The banking sector as a whole has improved tremendously since the financial crisis, but the future of many of the big banks is still a little too uncertain for a lot of investors without high risk tolerance. However, there is a way to get in on the action without too much risk, and while creating a nice stream of income as well.
I'm talking about the banks' preferred stocks, which are similar to bonds but have a nice chance for capital gains as well as income. Here's why the preferred stocks of banks like BB&T (NYSE: BBT ) , JPMorgan Chase (NYSE: JPM ) , and Bank of America (NYSE: BAC ) might be a better fit for your portfolio than buying common shares.
How are they different from common stock?
Most importantly, preferred stock isn't directly dependent on the performance of a company. All preferred shares have a fixed dividend amount, which stays the same as long as shares are in existence. So, if a preferred stock pays $1.00 per year, it won't change over time like common stock dividends.
Because of this, preferred stock is a much safer investment than common stock. In the event of a liquidation or severe cash flow problem, preferred shareholders must receive their money before common stockholders see a dime.
But isn't that the same thing as a bond?
Well, not exactly. Like bonds, some preferred stocks are callable, meaning the company can buy them back at a predetermined time for $25 per share (the par value of all preferreds). Also, some are convertible and can be exchanged for common shares.
Despite the similarity, there are some big differences to be aware of. First is their accessibility to everyday investors. You can readily buy preferred shares on major exchanges, with a much more liquid market than most bonds. Also, the price of entry is much lower at about 1/40th the cost of a bond for each preferred share.
Another important distinction is that preferred shares are subordinate to bonds. In terms of seniority, preferred shares rank higher than common ones in terms of dividend payment and recovery of assets in the event of liquidation, but only after bondholders are made whole. However, because there is less of a guarantee on preferred dividends than on bond payments, preferred stocks generally pay higher interest rates than bonds.

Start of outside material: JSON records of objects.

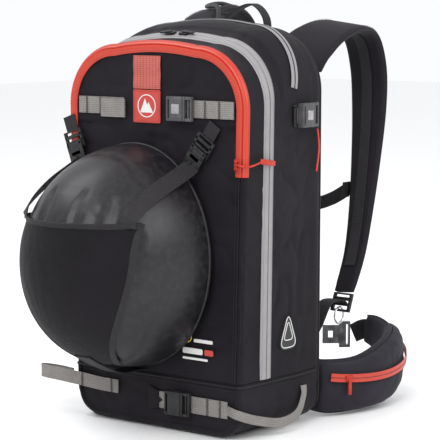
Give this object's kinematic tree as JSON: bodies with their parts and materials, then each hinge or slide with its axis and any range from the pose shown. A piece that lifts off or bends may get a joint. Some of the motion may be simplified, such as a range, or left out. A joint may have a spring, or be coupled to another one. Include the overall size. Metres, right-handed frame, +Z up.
{
  "type": "avalanche airbag backpack",
  "caption": "Avalanche airbag backpack with a helmet net, clamshell front panel, webbing straps and buckles, shoulder and hip harness, trigger handle and gas-fired airbag inside.",
  "frame": {"origin": "middle of the flat base panel's underside, which the bag stands on", "axes": "+Z up, -Y out of the bag's outer face, +Y towards the wearer, +X towards the wearer's right"},
  "size_m": [0.3794, 0.5932, 0.5519],
  "materials": {
    "shell_fabric": "matte",
    "boot_fabric": "matte",
    "belt_fabric": "matte",
    "pad_foam": "matte",
    "zip_red": "satin",
    "zip_grey": "satin",
    "webbing_grey": "matte",
    "webbing_black": "matte",
    "net_black": "matte",
    "label_red": "matte",
    "airbag_red": "satin",
    "patch_grey": "matte",
    "plastic_black": "matte",
    "plastic_grey": "satin",
    "plastic_red": "satin",
    "frame_plastic": "satin",
    "helmet_plastic": "satin",
    "helmet_foam": "matte",
    "cable_housing": "satin",
    "alloy": "satin",
    "cylinder_paint": "satin",
    "steel": "polished"
  },
  "bodies": {
    "bag": {"base_panel": "boot_fabric", "base_boot": "boot_fabric", "side_gussets": "shell_fabric", "top_gusset": "shell_fabric", "back_wall": "shell_fabric", "back_pad": "pad_foam", "lumbar_pad": "pad_foam", "frame_sheet": "frame_plastic", "airbag_roll": "airbag_red", "inlet_venturi": "plastic_black", "valve_head": "alloy", "trigger_cable": "cable_housing", "main_zip_rear": "zip_grey", "airbag_zip": "zip_grey", "shoulder_straps": "shell_fabric", "strap_adjusters": "plastic_black", "lower_webbing": "webbing_black", "bag_straps": "webbing_grey", "buckle_sockets": "plastic_grey", "side_cord": "zip_red", "side_patch": "patch_grey", "ski_loop": "webbing_grey", "tool_loop": "webbing_grey", "haul_loop": "webbing_black"},
    "front_panel": {"front_face": "shell_fabric", "front_gusset": "shell_fabric", "pocket_divider": "shell_fabric", "pocket_zip": "zip_red", "main_zip_front": "zip_grey", "upper_straps": "webbing_grey", "front_labels": "label_red", "upper_buckle_socket": "plastic_grey", "net_anchors": "plastic_black"},
    "helmet_carrier": {"helmet_shell": "helmet_plastic", "helmet_liner": "helmet_foam", "helmet_net": "net_black", "net_straps": "webbing_black", "net_hooks": "plastic_black"},
    "sternum": {"sternum_strap": "webbing_black", "sternum_buckle_socket": "plastic_black"},
    "hip_right": {"hip_wing_right": "belt_fabric", "hip_pocket": "belt_fabric", "hip_zip": "zip_red", "belt_buckle_plug": "alloy"},
    "hip_left": {"hip_wing_left": "belt_fabric", "belt_buckle_socket": "alloy"},
    "pocket_zip_slider": {"pocket_zip_slider": "plastic_red"},
    "pocket_zip_pull": {"pocket_zip_pull": "plastic_red"},
    "upper_buckle_plug": {"upper_buckle_plug": "plastic_grey"},
    "side_buckle_plug_right": {"side_buckle_plug_right": "plastic_grey"},
    "side_buckle_plug_left": {"side_buckle_plug_left": "plastic_grey"},
    "lower_buckle_plug": {"lower_buckle_plug": "plastic_black"},
    "main_zip_slider_right": {"main_zip_slider_right": "plastic_black"},
    "main_zip_slider_left": {"main_zip_slider_left": "plastic_black"},
    "airbag_zip_pull": {"airbag_zip_pull": "plastic_black"},
    "trigger_handle": {"trigger_handle": "plastic_red"},
    "firing_lever": {"firing_lever": "alloy"},
    "gas_cartridge": {"gas_cartridge": "cylinder_paint"},
    "sternum_buckle_plug": {"sternum_buckle_plug": "plastic_black"},
    "leg_ring": {"leg_ring": "steel"}
  },
  "joints": [
    {"name": "front_panel_open", "type": "hinge", "parent": "bag", "child": "front_panel", "pos_m": [0, -0.085, 0.0742], "axis": [1, 0, 0], "range_deg": [0, 30]},
    {"name": "pocket_zip_run", "type": "slide", "parent": "front_panel", "child": "pocket_zip_slider", "axis": [0, 0, 1], "range_m": [-0.008, 0.068]},
    {"name": "pocket_pull_swing", "type": "hinge", "parent": "pocket_zip_slider", "child": "pocket_zip_pull", "pos_m": [0.1341, -0.0929, 0.352], "axis": [0, 0, -1], "range_deg": [0, 80]},
    {"name": "upper_buckle_release", "type": "slide", "parent": "front_panel", "child": "upper_buckle_plug", "axis": [1, 0, 0], "range_m": [0, 0.024]},
    {"name": "net_fold_down", "type": "hinge", "parent": "front_panel", "child": "helmet_carrier", "pos_m": [-0.024, -0.087, 0.078], "axis": [1, 0, 0], "range_deg": [0, 18]},
    {"name": "side_buckle_right_release", "type": "slide", "parent": "bag", "child": "side_buckle_plug_right", "axis": [0, 1, 0], "range_m": [0, 0.02]},
    {"name": "side_buckle_left_release", "type": "slide", "parent": "bag", "child": "side_buckle_plug_left", "axis": [0, 1, 0], "range_m": [0, 0.02]},
    {"name": "lower_buckle_release", "type": "slide", "parent": "bag", "child": "lower_buckle_plug", "axis": [1, 0, 0], "range_m": [0, 0.024]},
    {"name": "main_zip_right_run", "type": "slide", "parent": "bag", "child": "main_zip_slider_right", "axis": [0.9959, 0, -0.0909], "range_m": [0, 0.036]},
    {"name": "main_zip_left_run", "type": "slide", "parent": "bag", "child": "main_zip_slider_left", "axis": [-0.9959, 0, -0.0909], "range_m": [0, 0.036]},
    {"name": "airbag_pull_swing", "type": "hinge", "parent": "bag", "child": "airbag_zip_pull", "pos_m": [0.1483, 0.015, 0.42], "axis": [0, -1, 0], "range_deg": [0, 80]},
    {"name": "trigger_pull", "type": "slide", "parent": "bag", "child": "trigger_handle", "axis": [0, 0, -1], "range_m": [0, 0.05]},
    {"name": "firing_lever_turn", "type": "hinge", "parent": "bag", "child": "firing_lever", "pos_m": [-0.098, 0.0205, 0.348], "axis": [0, -1, 0], "range_deg": [0, 45]},
    {"name": "cartridge_screw", "type": "hinge", "parent": "bag", "child": "gas_cartridge", "pos_m": [-0.109, 0.0445, 0.331], "axis": [0, 0, 1], "continuous": true},
    {"name": "sternum_height", "type": "slide", "parent": "bag", "child": "sternum", "axis": [0.0353, -0.2231, -0.9742], "range_m": [-0.003, 0.02]},
    {"name": "sternum_release", "type": "slide", "parent": "sternum", "child": "sternum_buckle_plug", "axis": [1, 0, 0], "range_m": [0, 0.018]},
    {"name": "hip_right_swing", "type": "hinge", "parent": "bag", "child": "hip_right", "pos_m": [0.11036, 0.094, 0.04], "axis": [0, 0, -1], "range_deg": [0, 24]},
    {"name": "hip_left_swing", "type": "hinge", "parent": "bag", "child": "hip_left", "pos_m": [-0.11036, 0.094, 0.04], "axis": [0, 0, 1], "range_deg": [0, 24]},
    {"name": "leg_ring_swing", "type": "hinge", "parent": "bag", "child": "leg_ring", "pos_m": [0.1142, 0.1784, 0.1362], "axis": [1, 0, 0], "range_deg": [-8, 8]}
  ],
  "couplings": [
    {"joint": "firing_lever_turn", "follows": "trigger_pull", "rad_per_m": 15}
  ]
}
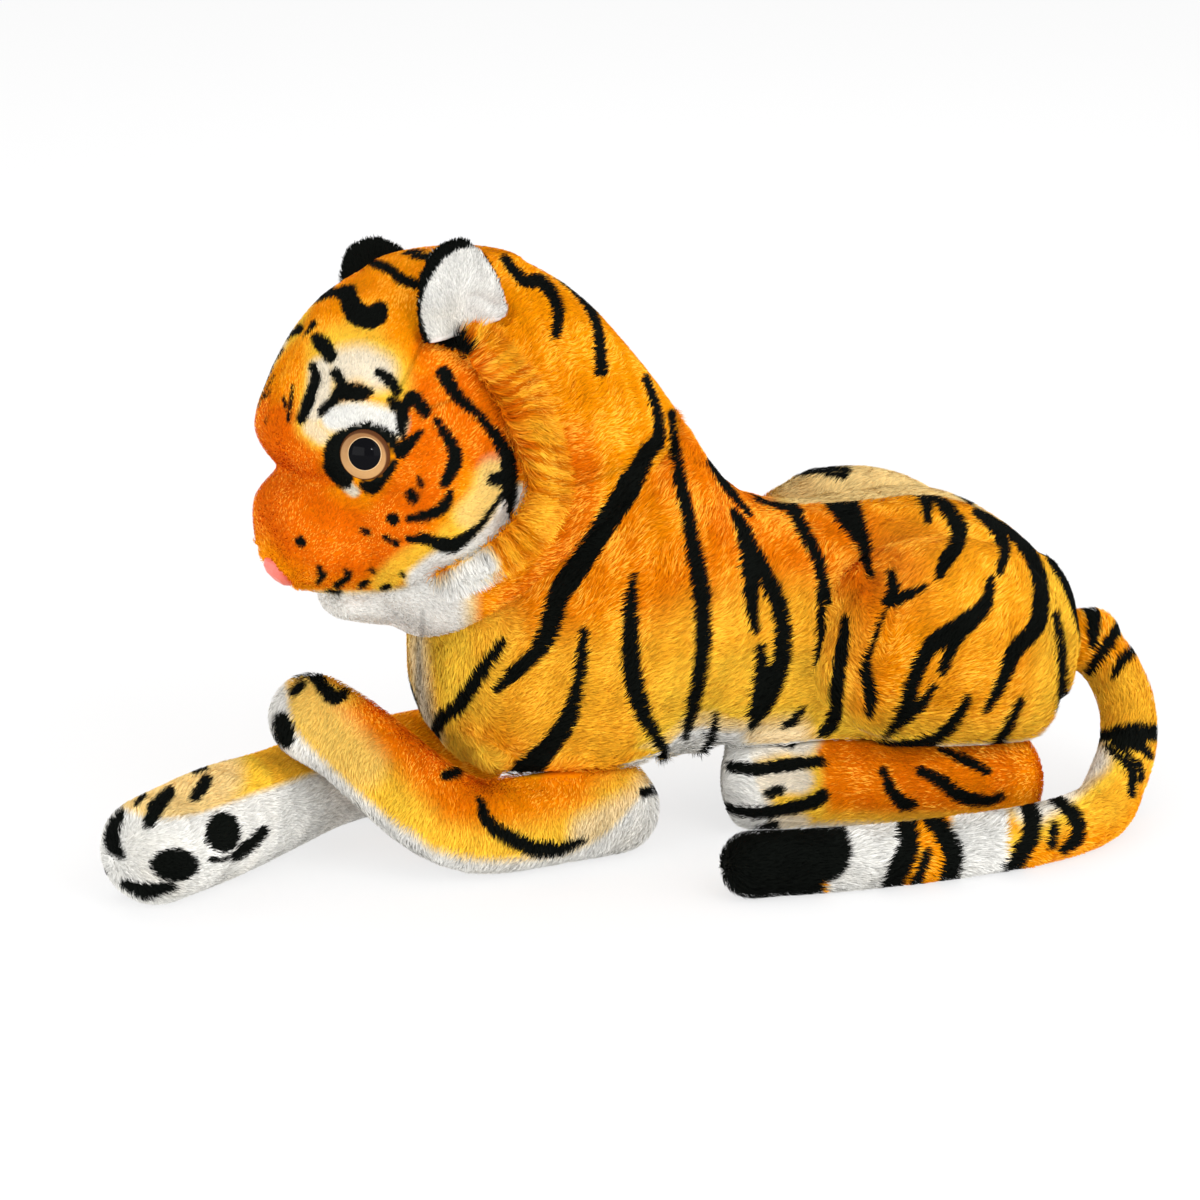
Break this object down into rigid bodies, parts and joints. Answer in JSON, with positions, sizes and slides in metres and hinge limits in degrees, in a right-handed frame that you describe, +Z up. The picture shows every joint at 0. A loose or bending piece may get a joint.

Why should you bother with preferreds?
Preferred stocks offer investors the best of both worlds; the safety of bonds and the high returns you would expect with common stock. Additionally, many preferred stocks trade for a substantial discount to par value, meaning there is significant upside potential. This brings me to another important point: The further below par value shares are trading, the lower the dividend will be. Think of this as a trade-off...less income means more potential upside in the share price.
For instance, look at the first two preferred stocks on the list below; with symbols BAC-D and BAC-E. The first one actually trades for a slight premium to its par value of $25, meaning that if shares were called away you wouldn't make any money. However, you would receive an annual dividend of nearly 6.2% as long as you hold the stock.
However, if you were to buy the BAC-E preferred shares, you would only receive a 4.4% yield as income. But, the shares trade for a nice discount to their par value. If the bank called the shares, they would have to pay you the full $25 par value, which would give you a nice 11.6% gain on your principal, as well as all of the dividends you were paid for holding the shares.
How do I get started and where can I find preferred stocks?
Preferred stocks are listed on the major stock exchanges, so they're easy to find. Some brokerages use different symbols for preferreds (like BAC-D instead of BAC-D), but it's usually some variation of the common stock's ticker symbol. Here is a quick chart of information about the preferred stocks of the largest banks, along with their dividend rate, share price, and current yield.
|Bank||Ticker||Share Price||Annual Dividend||Current Yield %|
|Bank of America||BAC-D||$25.18||$1.55||6.17%|
This is by no means a complete list, and many of these banks have more varieties of preferred shares than are listed here. In fact, a quick search on TD Ameritrade reveals Bank of America has nine different types of preferred shares listed on the NYSE.
Preferred stocks can produce great income, but you should be aware of what you're giving up. No matter how well the banks do, you won't see too much upside on your investment, but such is the price of safety. However, for the "safe" portion of your portfolio, there is nothing wrong with 6% yields and a little upside potential.